Nas culturas africanas o tempo é espiralar, como bem ensina a poeta, ensaísta e ancestral viva brasileira Leda Maria Martins em seu livro: “Performances do tempo espiralar, poéticas do corpo-tela. Neste livro:
“Em Performances do tempo espiralar, poéticas do corpo-tela, a ensaísta, poeta, dramaturga e professora Leda Maria Martins explora as inter-relações entre corpo, tempo, performance, memória e produção de saberes, principalmente os que se instituem por via das corporeidades. Em novas dicções, a autora consolida o conceito de tempo espiralar, que surge pela observação de práticas comunitárias e no fundamento cognitivo de vários grupos étnicos africanos – que nas Américas recriaram seus laços de pertencimento telúrico. Isso acontece, sobretudo, nas culturas fincadas na oralidade e na cosmovisão ancestral cujas práticas performativas celebram o corpo como lócus da memória. Essa percepção cósmica e filosófica entrelaça, no mesmo circuito de significância, a ancestralidade e a morte. O passado habita o presente e o futuro, o que faz com que os eventos, desprovidos de uma cronologia linear, estejam em processo de perene transformação e, concomitantemente, correlacionados. No livro, a autora propõe que a experiência e a compreensão filosófica do tempo podem ser expressas por uma inscrição não necessariamente discursiva e mesmo não narrativa, mas não por isso menos significativa e eficaz: a linguagem constituída pelo corpo em performance, das liturgias do Reinado ao teatro e às artes cênicas. Dialogando com outros pensadores como Alfredo Bosi e João Guimarães Rosa, Leda Maria Martins desconstrói a dicotomia entre oralidade e escrita enfatizada pelo Ocidente, que prioriza a linguagem discursiva como modo exclusivo de postulação de conhecimento. Performances do tempo espiralar, poéticas do corpo-tela apresenta uma temporalidade que se curva para frente e para trás, ao redor e para cima, em movimentos espirais que retêm o passado como presente (ou presentifica o passado) para moldar o futuro. Assim, a autora descoloniza o pensamento Ocidental e requalifica a África como continente pensante. A palavra também se inscreve no corpo, na memória, no tempo. “[…] A ancestralidade é clivada por um tempo curvo, recorrente, anelado; um tempo espiralar, que retorna, restabelece e também transforma, e que em tudo incide. Um tempo ontologicamente experimentado como movimentos contíguos e simultâneos de retroação, prospecção e reversibilidades, dilatação, expansão e contenção, contração e descontração, sincronia de instâncias compostas de presente, passado e futuro.”

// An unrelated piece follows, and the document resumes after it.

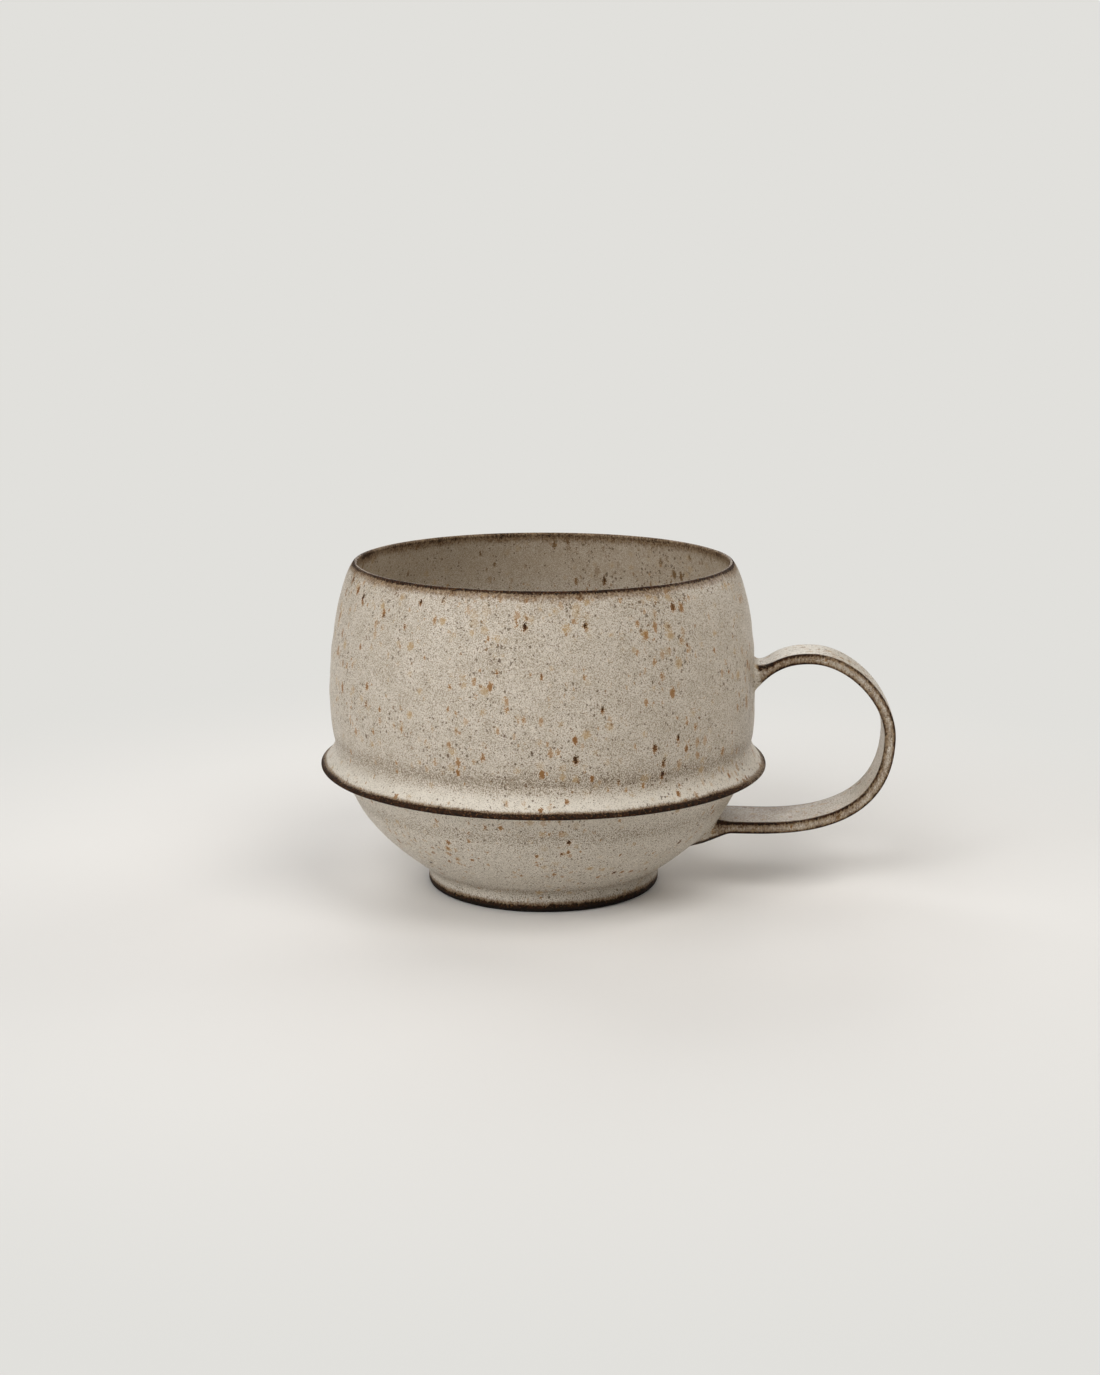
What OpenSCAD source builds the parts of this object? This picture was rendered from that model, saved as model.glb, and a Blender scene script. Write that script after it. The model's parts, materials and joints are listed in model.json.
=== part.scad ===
// Pedestal mug: a thrown stoneware cup with a turned foot, a flange round its
// waist and a pulled strap handle, fired as one piece.
// Millimetres. +Z is up, +X runs through the handle, and the origin is the
// centre of the foot's resting face.

/* [Foot] */
// Diameter of the foot's upright wall
foot_d = 55.4; // [48:0.1:62]
// Height at which the bowl springs from the foot
foot_h = 4.7; // [3.6:0.1:7]
// Rounding of the foot's lower outer edge
foot_edge = 1.3; // [0.5:0.1:2.2]
// Width of the ring that the mug rests on
foot_ring = 4.2; // [3:0.1:7]
// Depth of the turned recess under the foot
foot_recess = 3; // [1.5:0.1:4.5]
// Slope of the recess wall, as its run for its full depth
recess_run = 1.4; // [0.4:0.1:3]
// Rounding of the hollow corner between foot and bowl
foot_fillet = 1.5; // [0.8:0.1:3]

/* [Bowl] */
// Diameter of the bowl where it meets the flange
bowl_d = 94.6; // [86:0.1:98]
// Slope of the bowl at the foot, in degrees from level
bowl_rise = 35; // [25:1:50]
// Slope of the bowl at the flange, in degrees from level
bowl_steep = 73; // [60:1:85]
// Thickness of the bowl's wall
bowl_wall = 3.6; // [2.8:0.1:5]
// Thickness of the floor over the recess
floor_t = 4.8; // [3.6:0.1:7]

/* [Flange] */
// Diameter over the flange
flange_d = 104; // [102:0.1:112]
// Height of the flange's underside
flange_z = 28.7; // [24:0.1:32]
// Thickness of the flange at its edge
flange_t = 1.3; // [1:0.1:2.4]
// How far the edge's upper corner lies inside its widest line
flange_lean = 1; // [0.2:0.1:1.6]
// Rounding of the hollow corner under the flange
flange_fillet = 1.6; // [0.6:0.1:2]
// Height of the cove from the flange's edge up to the neck
cove_h = 5; // [3:0.1:7]

/* [Body] */
// Height of the mug
cup_h = 76.5; // [68:0.5:92]
// Diameter at the neck, just above the flange's cove
neck_d = 97.3; // [94:0.1:99]
// Widest diameter of the body
belly_d = 99.5; // [98:0.1:101]
// Height of the body's widest line
belly_z = 46; // [42:0.5:52]
// Diameter over the lip
rim_d = 87.7; // [80:0.1:94]
// Inward lean of the wall as it runs into the lip, in degrees
rim_lean = 40; // [20:1:50]
// Thickness of the body's wall
wall = 3; // [2.2:0.1:4]
// Thickness of the rounded lip
lip_t = 1; // [0.8:0.1:2]

/* [Handle] */
// Reach of the handle from the mug's axis
reach = 81.2; // [74:0.1:92]
// Height of the handle's farthest point
reach_z = 37.3; // [32:0.1:42]
// Height of the handle's top
handle_top = 56.5; // [53:0.1:64]
// Distance of the handle's top from the axis
handle_top_x = 61.9; // [58:0.1:66]
// Height at which the strap's middle leaves the body
root_z = 50.5; // [47:0.1:52]
// Rise of the strap as it leaves the body, in degrees
root_rise = 29; // [20:1:45]
// Height at which the strap's middle meets the bowl
tail_z = 15.4; // [14:0.1:19]
// Length of the level stretch of strap beside the bowl
tail_run = 8; // [4:0.1:12]
// Width of the strap at the body
strap_w = 11.8; // [9:0.1:15]
// Width of the strap at the bowl
strap_w_low = 15.2; // [10:0.1:17]
// Thickness of the strap at the body
strap_t = 2.35; // [1.8:0.05:3.4]
// Thickness of the strap at the bowl
strap_t_low = 2.75; // [2:0.05:3.4]
// Rounding of the strap's corners
strap_edge = 0.6; // [0.3:0.05:0.85]
// How far the clay is drawn up the body over the upper root
root_up = 4.4; // [1:0.1:6]
// How far the clay is drawn down the body under the upper root
root_down = 3; // [0.4:0.1:4]
// How far the clay is drawn out on each side of both roots
root_side = 2.2; // [0.4:0.1:3]
// Length of the strap over which the upper root swells
root_reach = 7; // [4:0.1:9]
// Length of the tail smeared down the bowl
tail_len = 8.2; // [4:0.1:11]
// Length of the strap over which the tail swells
tail_reach = 6.8; // [4:0.1:10]

/* [Hidden] */

$fn = 180;
glaze = [0.74, 0.69, 0.62];

// Points on each drawn curve, rings on each third of the handle, and points
// on each corner of the strap's section
steps = 16;
rings = 18;
corner = 6;

function unit(v) = v / norm(v);
function mix(a, b, t) = a + (b - a) * t;
function dir(a) = [cos(a), sin(a)];
function left(v) = [-v.y, v.x];
// Cubic curve through p[0] and p[3], and its direction
function curve(p, t) = let(s = 1 - t)
    s * s * s * p[0] + 3 * s * s * t * p[1] + 3 * s * t * t * p[2] + t * t * t * p[3];
function along(p, t) = let(s = 1 - t)
    unit(s * s * (p[1] - p[0]) + 2 * s * t * (p[2] - p[1]) + t * t * (p[3] - p[2]));
function trace(p, a, b, n) = [for (i = [0:n]) curve(p, mix(a, b, i / n))];
function round_off(a, b, c, n) = trace([a, mix(a, b, 2 / 3), mix(c, b, 2 / 3), c], 0, 1, n);

// Outer line of the cup, as radius and height

foot_r = foot_d / 2;
rest_out = foot_r - foot_edge;
rest_in = rest_out - foot_ring;
flange_r = flange_d / 2;
flange_top = flange_z + flange_t;
neck = [neck_d / 2, flange_top + cove_h];
belly = [belly_d / 2, belly_z];
lip = [(rim_d - lip_t) / 2, cup_h - lip_t / 2];
lip_out = lip + lip_t / 2 * dir(rim_lean);

bowl_low = [foot_r, foot_h];
bowl_high = [bowl_d / 2, flange_z];
bowl_span = norm(bowl_high - bowl_low);
bowl_line = [bowl_low, bowl_low + 0.42 * bowl_span * dir(bowl_rise),
             bowl_high - 0.33 * bowl_span * dir(bowl_steep), bowl_high];
// Share of the bowl's line that the hollow corners at its ends take up
low_cut = foot_fillet / bowl_span;
high_cut = 1 - flange_fillet / bowl_span;

cove_low = [flange_r - flange_lean, flange_top];
cove_line = [cove_low, mix(cove_low, [neck.x, neck.y - 0.28 * cove_h], 0.42),
             [neck.x, neck.y - 0.42 * cove_h], neck];
waist_line = [neck, [mix(neck.x, belly.x, 0.5), mix(neck.y, belly.y, 0.18)],
              belly - [0, (belly.y - neck.y) / 2], belly];
body_line = [belly, belly + [0, 0.41 * (lip.y - belly.y)],
             lip_out - 0.16 * (lip.y - belly.y) * left(dir(rim_lean)), lip_out];

outer_line = concat(
    round_off([rest_out, 0], [foot_r, 0], [foot_r, foot_edge], 6),
    round_off([foot_r, max(foot_edge, foot_h - foot_fillet / 2)], bowl_low,
              curve(bowl_line, low_cut), 5),
    trace(bowl_line, low_cut + 1 / steps, high_cut - 1 / steps, steps),
    round_off(curve(bowl_line, high_cut), bowl_high,
              bowl_high + [flange_fillet / 2, 0], 4),
    round_off([flange_r - flange_t / 3, flange_z], [flange_r, flange_z],
              [flange_r, flange_z + flange_t / 3], 4),
    round_off([flange_r, flange_z + flange_t * 0.4],
              [flange_r, flange_z + flange_t * 0.8], cove_low, 4),
    [for (p = trace(cove_line, 0.1, 1, steps)) p],
    [for (p = trace(waist_line, 0.2, 1, 6)) p],
    [for (p = trace(body_line, 1 / steps, 1 - 1 / steps, steps)) p]);

// Inner line: the outer one moved in by the wall, thinning to the lip

function wall_at(t) = mix(wall, lip_t, t * t * t);
inner_body = [for (i = [0:steps]) let(t = 1 - i / steps)
    curve(body_line, t) + wall_at(t) * left(along(body_line, t))];
inner_belly = belly - [wall, 0];
inner_top = bowl_high + bowl_wall * left(dir(bowl_steep));
inner_drop = inner_belly.y - inner_top.y;
inner_waist = trace([inner_belly, inner_belly - [0, 0.45 * inner_drop],
                     inner_top + 0.35 * inner_drop * dir(bowl_steep), inner_top],
                    1 / steps, 1 - 1 / steps, steps - 2);
// Share of the bowl's line at which the inside turns into the floor
floor_cut = 0.3;
inner_bowl = [for (i = [0:steps]) let(t = mix(1, floor_cut, i / steps))
    curve(bowl_line, t) + bowl_wall * left(along(bowl_line, t))];
floor_z = foot_recess + floor_t;
floor_end = inner_bowl[steps];
floor_slope = along(bowl_line, floor_cut);
floor_flat = rest_in / 3;
// Where the bowl's inner slope, carried on, would reach the floor
floor_turn = floor_end.x - (floor_end.y - floor_z) * floor_slope.x / floor_slope.y;

inner_line = concat(
    inner_body,
    inner_waist,
    inner_bowl,
    trace([floor_end, mix(floor_end, [floor_turn, floor_z], 0.7),
           mix([floor_flat, floor_z], [floor_turn, floor_z], 0.7), [floor_flat, floor_z]],
          1 / steps, 1, steps - 1),
    [[0, floor_z]]);

recess_in = rest_in - recess_run;
recess_line = concat(
    [[0, foot_recess]],
    round_off([recess_in - recess_run, foot_recess], [recess_in, foot_recess],
              [rest_in - recess_run / 2, foot_recess / 2], 5),
    [[rest_in, 0]]);

// Outer radius of the cup at a height, and the slope of its outer line there
radius_table = [for (p = concat(trace(bowl_line, 0, 1, 3 * steps),
                                trace(waist_line, 0, 1, steps),
                                trace(body_line, 0.05, 1, 3 * steps))) [p.y, p.x]];
function radius_at(z) = lookup(z, radius_table);
function slope_at(z, d) = unit([radius_at(z + d) - radius_at(z - d), 2 * d]);

// Middle line of the handle, as distance from the axis and height

up_tangent = slope_at(root_z, wall / 2);
low_tangent = slope_at(tail_z, bowl_wall / 2);
// Both ends stop inside the wall that they grow from
up_end = [radius_at(root_z), root_z] - 0.45 * wall / cos(root_rise) * dir(root_rise);
low_join = [radius_at(tail_z) + tail_run, tail_z];
low_end = [radius_at(tail_z) - 0.42 * bowl_wall / low_tangent.y, tail_z];
crest = [handle_top_x, handle_top - strap_t / 2];
far = [reach - strap_t / 2, reach_z];

up_line = [up_end, up_end + 0.4 * (crest.x - up_end.x) * dir(root_rise),
           crest - [0.54 * (crest.x - up_end.x), 0], crest];
out_line = [crest, crest + [0.5 * (far.x - crest.x), 0],
            far + [0, 0.47 * (crest.y - far.y)], far];
low_line = [far, far - [0, far.y - low_join.y], low_join + [0.3 * (far.x - low_join.x), 0],
            low_join];

// Stations [middle, direction], closer together near both roots
stations = concat(
    [for (i = [0:rings - 1]) let(t = pow(i / rings, 1.5)) [curve(up_line, t), along(up_line, t)]],
    [for (i = [0:rings - 1]) let(t = i / rings) [curve(out_line, t), along(out_line, t)]],
    [for (i = [0:rings - 1]) let(t = i / rings) [curve(low_line, t), along(low_line, t)]],
    [for (i = [0:rings]) [mix(low_join, low_end, i / rings), [-1, 0]]]);
last = len(stations) - 1;

// How much of a swelling is left at distance d from the root
function swell(d, reach, p) = pow(max(0, 1 - d / reach), p);

// One ring of the strap's section: its outer, inner and side half-sizes, with
// corners of their own, set square to the strap or turned to lie in the wall
function ring_at(i) = let(
    m = stations[i][0],
    du = norm(m - up_end),
    dl = norm(m - low_end),
    upper = i <= last / 2,
    share = i / last,
    turn = upper ? swell(du, root_reach, 1.3) : swell(dl, tail_reach, 1.3),
    across = unit(mix(left(stations[i][1]), upper ? up_tangent : -low_tangent, turn)),
    half_t = mix(strap_t, strap_t_low, share) / 2,
    out = half_t + (upper ? root_up * swell(du, root_reach, 2.8)
                          : (tail_len - half_t) * swell(dl, tail_reach, 1.8)),
    inn = half_t + root_down * swell(min(du, dl), root_reach, 3),
    side = mix(strap_w, strap_w_low, share) / 2
           + root_side * swell(min(du, dl), root_reach, 4),
    soft = upper ? swell(du, root_reach, 1) : swell(dl, tail_reach, 1),
    out_a = mix(strap_edge, 0.8 * out, soft),
    out_b = mix(strap_edge, 0.75 * side, soft),
    inn_a = mix(strap_edge, 0.6 * inn, soft),
    inn_b = mix(strap_edge, 0.25 * side, soft))
    concat(
        [for (k = [0:corner - 1]) let(a = 90 * k / (corner - 1))
            place(m, across, out - out_a + out_a * cos(a), side - out_b + out_b * sin(a))],
        [for (k = [0:corner - 1]) let(a = 90 * k / (corner - 1))
            place(m, across, -inn + inn_a - inn_a * sin(a), side - inn_b + inn_b * cos(a))],
        [for (k = [0:corner - 1]) let(a = 90 * k / (corner - 1))
            place(m, across, -inn + inn_a - inn_a * cos(a), -side + inn_b - inn_b * sin(a))],
        [for (k = [0:corner - 1]) let(a = 90 * k / (corner - 1))
            place(m, across, out - out_a + out_a * sin(a), -side + out_b - out_b * cos(a))]);
function place(m, across, a, b) = [m.x + a * across.x, b, m.y + a * across.y];

sides = 4 * corner;

module cup() {
    rotate_extrude()
        polygon(concat(
            outer_line,
            [for (k = [0:8]) lip + lip_t / 2 * dir(rim_lean + 180 * k / 8)],
            [for (i = [1:len(inner_line) - 1]) inner_line[i]],
            recess_line));
}

module handle() {
    polyhedron(
        points = [for (i = [0:last]) for (p = ring_at(i)) p],
        faces = concat(
            [[for (k = [0:sides - 1]) sides - 1 - k]],
            [for (i = [0:last - 1]) for (k = [0:sides - 1])
                let(a = i * sides + k, b = i * sides + (k + 1) % sides)
                each [[a, b, a + sides], [b, b + sides, a + sides]]],
            [[for (k = [0:sides - 1]) last * sides + k]]));
}

module mug() {
    color(glaze)
    union() {
        cup();
        handle();
    }
}

mug();
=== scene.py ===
# %% [markdown]
# # Pedestal mug
#
# A stoneware mug, thrown on a wheel. It stands on a turned foot, its waist
# carries a thin flange, and a flat strap of clay is bent into the handle.
# The CAD model fixes its size and place, and this lesson makes the piece that
# is seen: finer curves, roots blended by hand, and a speckled satin glaze.

# %% The frame, and one unit for all sizes
import json
import math

import bmesh
import bpy
import numpy as np
from mathutils import Matrix, Vector

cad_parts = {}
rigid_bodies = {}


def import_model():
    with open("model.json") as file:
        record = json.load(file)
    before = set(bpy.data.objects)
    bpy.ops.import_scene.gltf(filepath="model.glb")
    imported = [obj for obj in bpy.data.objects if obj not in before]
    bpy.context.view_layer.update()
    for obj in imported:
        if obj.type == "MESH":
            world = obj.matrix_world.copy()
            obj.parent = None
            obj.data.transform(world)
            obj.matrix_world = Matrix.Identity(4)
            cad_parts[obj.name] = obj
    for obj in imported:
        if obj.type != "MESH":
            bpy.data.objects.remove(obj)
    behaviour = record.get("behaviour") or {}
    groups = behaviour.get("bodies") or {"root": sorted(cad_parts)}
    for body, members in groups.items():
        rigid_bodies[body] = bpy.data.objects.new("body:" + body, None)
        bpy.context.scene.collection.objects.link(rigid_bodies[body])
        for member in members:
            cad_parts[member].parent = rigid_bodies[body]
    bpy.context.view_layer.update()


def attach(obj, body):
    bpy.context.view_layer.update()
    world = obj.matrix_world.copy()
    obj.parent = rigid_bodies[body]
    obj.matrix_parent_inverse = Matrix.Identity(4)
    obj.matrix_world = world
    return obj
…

Glória já sabia que a ancestralidade vivia nela conectando passado, presente e futuro diluindo as fronteiras do tempo ocidental e corpóreo num Brasil fundado pelo racismo.
Glória foi e é ancestral presentificado numa passagem rápida, e tinha memórias de que este tempo daqui não a representava. Então estava livre para não se moldar a ele.
Glória Maria tem o direito de ser livre e morrer sem idade pela cosmogonia do tempo espiralar.
Descolonize seu pensamento e encontrará o tempo espiralar de Glória.
PS: dedico este artigo à comunidade de futuros sob a qual aprendi a descolonizar meu pensamento e enxergar o tempo como espiralar.